James McCann, a College of Arts & Sciences history professor and interim director of the African Studies Center, said that since taking office, Mutharika is credited with making significant improvements in the agriculture-based economy of Malawi, a nation of 15 million. But Mutharika’s plan is overly simplistic and ignores realities like political instability and severe energy shortages, said the author of several books on African agriculture, including Maize and Grace: Africa’s Encounter with a New World Crop, 1500-2000.

McCann has worked with African farmers in Ethiopia and Malawi’s neighbor Zimbabwe, and has reservations about the plan, questioning Mutharika’s call for subsidies to small farmers. Such subsidies did help Malawi became a net exporter of maize and tobacco, he said, but when the International Monetary Fund warned Malawi about its growing debt, subsidies were cut. The plan’s general points echo other far-reaching initiatives, according to McCann, especially Alliance for a Green Revolution in Africa, or AGRA, a joint effort launched in 2006 by the Rockefeller Foundation and the Bill and Melinda Gates Foundation. “AGRA is the private version, and Mutharika’s is the government version,” he said. And in his speech, Mutharika made no mention of the need for political stability, which is crucial to such broad initiatives, said McCann; civil conflicts and displaced populations hamper efforts at land reform. As well, he said, the proposals for increased irrigation and energy production belie the fact that in Africa, hydroelectric power and agriculture compete.
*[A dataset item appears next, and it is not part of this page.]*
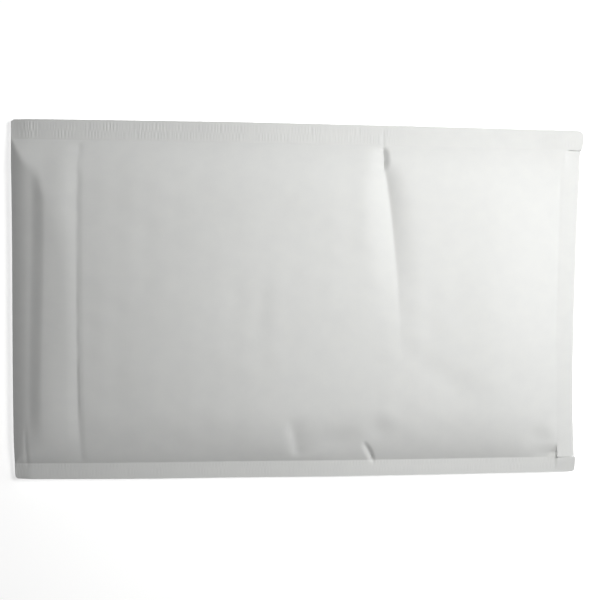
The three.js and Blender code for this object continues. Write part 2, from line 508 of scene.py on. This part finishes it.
THINNEST = 0.35            # two papers pressed together, where a pleat reaches the back
CONTACT_SOFTNESS = 0.35    # the back comes down on the table as softly as this
SLACK_AT = 0.5             # share of the rise past which the paper is slack enough to ripple
TAUT_BY_FLAP = 8.0         # it is pulled tight this near the flap's fold
TAUT_BY_STRIP = 12.0       # and this near the strip
FACE_TURN = 7.0            # the face beside the strip's lower end rounds off within this
FACE_FILM_STEP = 0.2       # the film's end shows sharply on the face, and softly on the back
BACK_FILM_STEP = 3.0
STRIP_UNDER = 0.8          # the strip's back hangs as far as this share of its front rises
FLAP_STEP = (0.5, 16.0)    # past the flap's tip the back comes down to the table between these

FOLD_SETBACK = 1.8         # the middle of the bottom fold lies this far behind its two ends
SETBACK_MIDDLE = 5.0
UPPER_CORNER = 0.8         # each stiff crimped corner juts out past the end of the fold
UPPER_NOTCH = 0.5          # with a small notch between them at the upper one
LOWER_CORNER = 0.4
FLAP_FOLD_WAVER = 0.25
WAVER_HALF = 80.0          # half a wave of the flap's fold
BOTTOM_END = (75.0, 104.0) # each end's own outline begins and is complete at these
FLAP_END = (-80.0, -108.0)
ROUNDED_END = (104.0, 110.0)
BIG_RADIUS = 2.4
SMALL_RADIUS = 1.2
SIDE_BOW = 0.6
BOWED_FROM = 58.0

SHARP_FOLD = 50            # degrees, past which a fold shows as an edge


def face_height(x, y):
    """Height of the pack's face above the table."""
    lined = ease(x, LINING_END - FACE_FILM_STEP, LINING_END + FACE_FILM_STEP)
    beside_strip = max(across(y), lower_end(y, FACE_TURN))
    share = blend(across(y), beside_strip, ease(x, STRIP_EDGE - TAUT_BY_STRIP, STRIP_EDGE))
    pad = blend(margin_rise(x, y), film_rise(x) * share, lined)
    height = blend(pad, strip_rise(x, y), ease(x, STRIP_EDGE - RIDGE_TURN, STRIP_EDGE))
    slack = ease(across(y), 0.0, SLACK_AT) * ease(x, LEFT_END, LEFT_END + TAUT_BY_FLAP)
    slack *= ease(x, STRIP_EDGE, STRIP_EDGE - TAUT_BY_STRIP)
    height += slack * (bubbles(x, y) * lined + sheet_waves(x, y, 0.0))
    height += lining_crease(x, y) - strip_dip(x, y)
    height += sum(crease_height(x, y, crease) for crease in FACE_CREASES)
    height += sum(dent_height(x, y, dent) for dent in FACE_DENTS)
    return SEAM_HEIGHT + PLY / 2 + height + crimp(x, y) + seam_wave(x, y)


def back_height(x, y):
    """Height of the back sheet, which settles softly on the table or on the flap under it."""
    lined = ease(x, LINING_END - BACK_FILM_STEP, LINING_END + BACK_FILM_STEP)
    pad = blend(margin_rise(x, y), film_rise(x) * across(y), lined) * UNDER_RISE / TOP_RISE
    strip = strip_rise(x, y) * STRIP_UNDER
    drop = blend(pad, strip, ease(x, STRIP_EDGE - 3, STRIP_EDGE + 1)) + strip_dip(x, y)
    slack = ease(across(y), 0.0, SLACK_AT)
    drop -= slack * (bubbles(x, y) * lined + sheet_waves(x, y, 7.0))
    drop -= sum(crease_height(x, y, crease) for crease in BACK_CREASES)
    height = SEAM_HEIGHT - PLY / 2 - drop + crimp(x, y) + seam_wave(x, y)
    floor = FLAP_PLY * (1 - ease(x - FLAP_TIP, *FLAP_STEP))
    above = height - floor
    if above < -CONTACT_SOFTNESS:
        return floor
    if above < CONTACT_SOFTNESS:
        return floor + (above + CONTACT_SOFTNESS) ** 2 / (4 * CONTACT_SOFTNESS)
    return height


def outline(x, y):
    """Where a point of the plain rectangle lies in the pack's real outline."""
    to_corner = min(abs(y - SETBACK_MIDDLE) / (UPPER_SEAM + 6), 1.0)
    out = FOLD_SETBACK * to_corner ** 3
    if y > UPPER_SEAM:
        out += UPPER_CORNER * ease(y, UPPER_SEAM, UPPER_SEAM + 0.5) - UPPER_NOTCH
    if y < LOWER_SEAM:
        out += LOWER_CORNER * ease(y, LOWER_SEAM, LOWER_SEAM - 0.4)
    waver = FLAP_FOLD_WAVER * math.sin(math.pi * y / WAVER_HALF)
    corner = round_corner(WIDTH / 2 - abs(y), BIG_RADIUS if x > 0 and y > 0 else SMALL_RADIUS)
    moved_x = x + out * ease(x, *BOTTOM_END) + waver * ease(x, *FLAP_END)
    moved_x -= math.copysign(corner * ease(abs(x), *ROUNDED_END), x)
    side = SIDE_BOW * (2 * x / LENGTH) ** 2 * ease(abs(y), BOWED_FROM, WIDTH / 2)
    return moved_x, y - math.copysign(side, y)


for vert in pouch.verts:
    x, y, z = vert.co
    share = min(max(z / PLY + 0.5, 0.0), 1.0)
    below = min(z + PLY / 2, 0.0)
    top = face_height(x, y)
    bottom = min(back_height(x, y), top - THINNEST)
    vert.co.z = blend(bottom, top, share) + below
    vert.co.x, vert.co.y = outline(x, y)

bmesh.ops.scale(pouch, verts=pouch.verts[:], vec=(MM, MM, MM))
paper_mesh = bpy.data.meshes.new("paper_pouch")
pouch.to_mesh(paper_mesh)
pouch.free()
paper_mesh.polygons.foreach_set("use_smooth", [True] * len(paper_mesh.polygons))
paper_mesh.set_sharp_from_angle(angle=math.radians(SHARP_FOLD))
paper_pouch = bpy.data.objects.new("paper_pouch", paper_mesh)
bpy.context.scene.collection.objects.link(paper_pouch)


# ---- White paper --------------------------------------------------------------------------
# Uncoated bleached kraft paper: matt, faintly cloudy where the pulp lies thicker, with short
# fibres that catch the light.

THIN_PULP = (0.85, 0.855, 0.85, 1)
THICK_PULP = (0.87, 0.875, 0.865, 1)
PAPER_ROUGHNESS = 0.8
PAPER_SHINE = 0.3
CLOUD_SCALE = 190
FIBRE_SCALE = 1500
CROSS_FIBRE_SCALE = 1400
RELIEF_STRENGTH = 0.1
FIBRE_RELIEF = 0.08 * MM
CLOUD_RELIEF = 0.1 * MM


def paper_material():
    material = bpy.data.materials.new("white_paper")
    material.use_nodes = True
    nodes = material.node_tree.nodes
    links = material.node_tree.links
    shader = nodes["Principled BSDF"]
    shader.inputs["Roughness"].default_value = PAPER_ROUGHNESS
    shader.inputs["Specular IOR Level"].default_value = PAPER_SHINE
    place = nodes.new("ShaderNodeTexCoord")

    def noise_at(scale, detail, stretch=(1, 1, 1)):
        mapping = nodes.new("ShaderNodeMapping")
        mapping.inputs["Scale"].default_value = stretch
        links.new(place.outputs["Object"], mapping.inputs["Vector"])
        texture = nodes.new("ShaderNodeTexNoise")
        texture.inputs["Scale"].default_value = scale
        texture.inputs["Detail"].default_value = detail
        links.new(mapping.outputs["Vector"], texture.inputs["Vector"])
        return texture.outputs["Fac"]

    cloud = noise_at(CLOUD_SCALE, 4)
    fibres = noise_at(FIBRE_SCALE, 2, (1, 0.25, 1))
    cross_fibres = noise_at(CROSS_FIBRE_SCALE, 2, (0.3, 1, 1))

    tint = nodes.new("ShaderNodeValToRGB")
    tint.color_ramp.elements[0].position = 0.3
    tint.color_ramp.elements[0].color = THIN_PULP
    tint.color_ramp.elements[1].position = 0.7
    tint.color_ramp.elements[1].color = THICK_PULP
    links.new(cloud, tint.inputs["Fac"])
    links.new(tint.outputs["Color"], shader.inputs["Base Color"])

    weave = nodes.new("ShaderNodeMath")
    weave.operation = "ADD"
    links.new(fibres, weave.inputs[0])
    links.new(cross_fibres, weave.inputs[1])

    def relief(height, distance):
        bump = nodes.new("ShaderNodeBump")
        bump.inputs["Strength"].default_value = RELIEF_STRENGTH
        bump.inputs["Distance"].default_value = distance
        links.new(height, bump.inputs["Height"])
        return bump

    fibre_bump = relief(weave.outputs["Value"], FIBRE_RELIEF)
    cloud_bump = relief(cloud, CLOUD_RELIEF)
    links.new(fibre_bump.outputs["Normal"], cloud_bump.inputs["Normal"])
    links.new(cloud_bump.outputs["Normal"], shader.inputs["Normal"])
    return material


paper_mesh.materials.append(paper_material())
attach(paper_pouch, "root")
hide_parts("padded_envelope")


# ---- Table, light and camera --------------------------------------------------------------
# A plain white table that glows a little so that it stays white, a soft light close above the
# bottom fold's end, a broad one far to the right of it, and a camera that looks straight down.

TABLE_HALF = 3.0
TABLE_WHITE = (0.93, 0.93, 0.93, 1)
TABLE_ROUGHNESS = 0.9
TABLE_GLOW = 0.6
SKY_LOW = (0.45, 0.455, 0.46, 1)       # the room is light near the table's level
SKY_HIGH = (0.03, 0.03, 0.031, 1)      # and dark overhead
CAMERA_PLACE = (-0.0251, 0.0188, 0.3032)
CAMERA_TURN = (-3.43, -4.48, 0.48)     # degrees
LENS = 45.6
SENSOR_WIDTH = 36.0

floor_mesh = bpy.data.meshes.new("table_top")
floor_form = bmesh.new()
bmesh.ops.create_grid(floor_form, x_segments=1, y_segments=1, size=TABLE_HALF)
floor_form.to_mesh(floor_mesh)
floor_form.free()
table_top = bpy.data.objects.new("table_top", floor_mesh)
bpy.context.scene.collection.objects.link(table_top)
floor_material = bpy.data.materials.new("table_white")
floor_material.use_nodes = True
floor_shader = floor_material.node_tree.nodes["Principled BSDF"]
floor_shader.inputs["Base Color"].default_value = TABLE_WHITE
floor_shader.inputs["Roughness"].default_value = TABLE_ROUGHNESS
floor_shader.inputs["Emission Color"].default_value = (1, 1, 1, 1)
floor_shader.inputs["Emission Strength"].default_value = TABLE_GLOW
floor_mesh.materials.append(floor_material)


def area_light(name, place, aim, size, power, colour):
    data = bpy.data.lights.new(name, "AREA")
    data.size = size
    data.energy = power
    data.color = colour
    light = bpy.data.objects.new(name, data)
    light.location = place
    light.rotation_euler = (Vector(aim) - Vector(place)).to_track_quat("-Z", "Y").to_euler()
    bpy.context.scene.collection.objects.link(light)


area_light(
    "key_light", place=(0.13, 0.078, 0.28), aim=(0.02, 0.0, 0.0),
    size=0.11, power=0.72, colour=(1.0, 1.0, 0.98),
)
area_light(
    "side_light", place=(1.2, 0.35, 0.55), aim=(0.0, 0.0, 0.0),
    size=0.5, power=3.4, colour=(0.96, 0.98, 1.0),
)

world = bpy.data.worlds.new("studio")
world.use_nodes = True
sky_nodes = world.node_tree.nodes
sky_links = world.node_tree.links
sky_place = sky_nodes.new("ShaderNodeTexCoord")
sky_height = sky_nodes.new("ShaderNodeSeparateXYZ")
sky_shade = sky_nodes.new("ShaderNodeValToRGB")
sky_shade.color_ramp.elements[0].position = 0.1
sky_shade.color_ramp.elements[0].color = SKY_LOW
sky_shade.color_ramp.elements[1].position = 0.38
sky_shade.color_ramp.elements[1].color = SKY_HIGH
sky_links.new(sky_place.outputs["Generated"], sky_height.inputs["Vector"])
sky_links.new(sky_height.outputs["Z"], sky_shade.inputs["Fac"])
sky_links.new(sky_shade.outputs["Color"], sky_nodes["Background"].inputs["Color"])
bpy.context.scene.world = world
bpy.context.scene.view_settings.view_transform = "Standard"

camera_data = bpy.data.cameras.new("camera")
camera_data.sensor_width = SENSOR_WIDTH
camera_data.lens = LENS
camera = bpy.data.objects.new("camera", camera_data)
camera.location = CAMERA_PLACE
camera.rotation_euler = [math.radians(angle) for angle in CAMERA_TURN]
bpy.context.scene.collection.objects.link(camera)
bpy.context.scene.camera = camera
At a press conference following his speech, Mutharika said he believes the plan will end Africa’s reliance on food aid and serve as a model for the world. “We’ll see Americans investing in Africa,” Mutharika predicted. “They are certainly welcome in Malawi.”

Susan Seligson can be reached at sueselig@bu.edu.


One Comment on Can Africa Feed Itself?

  • nick on 10.10.2010 at 1:59 pm

    Mutharika of Malawi

    Thanks for this balanced report. It is always nice to hear an optimistic African story. I have been writing on Malawi for many years and know something about President Mutharika.
    His budget, and therefore his fertiliser subsidies, are heavily underwritten by western aid in budget support. But he is violently anti-western. The quote about Zimbabwe’s “track record” on food security may give you cause for some suspicion. My guess is that your Professor McCann is on the ball —
    While Mutharika speeds around the world in his presidential jet, and attends Boston luncheons, his people can’t get fuel and forex, regular electricity and drinkable water. Some, in the Shire Valley are nearing starvation.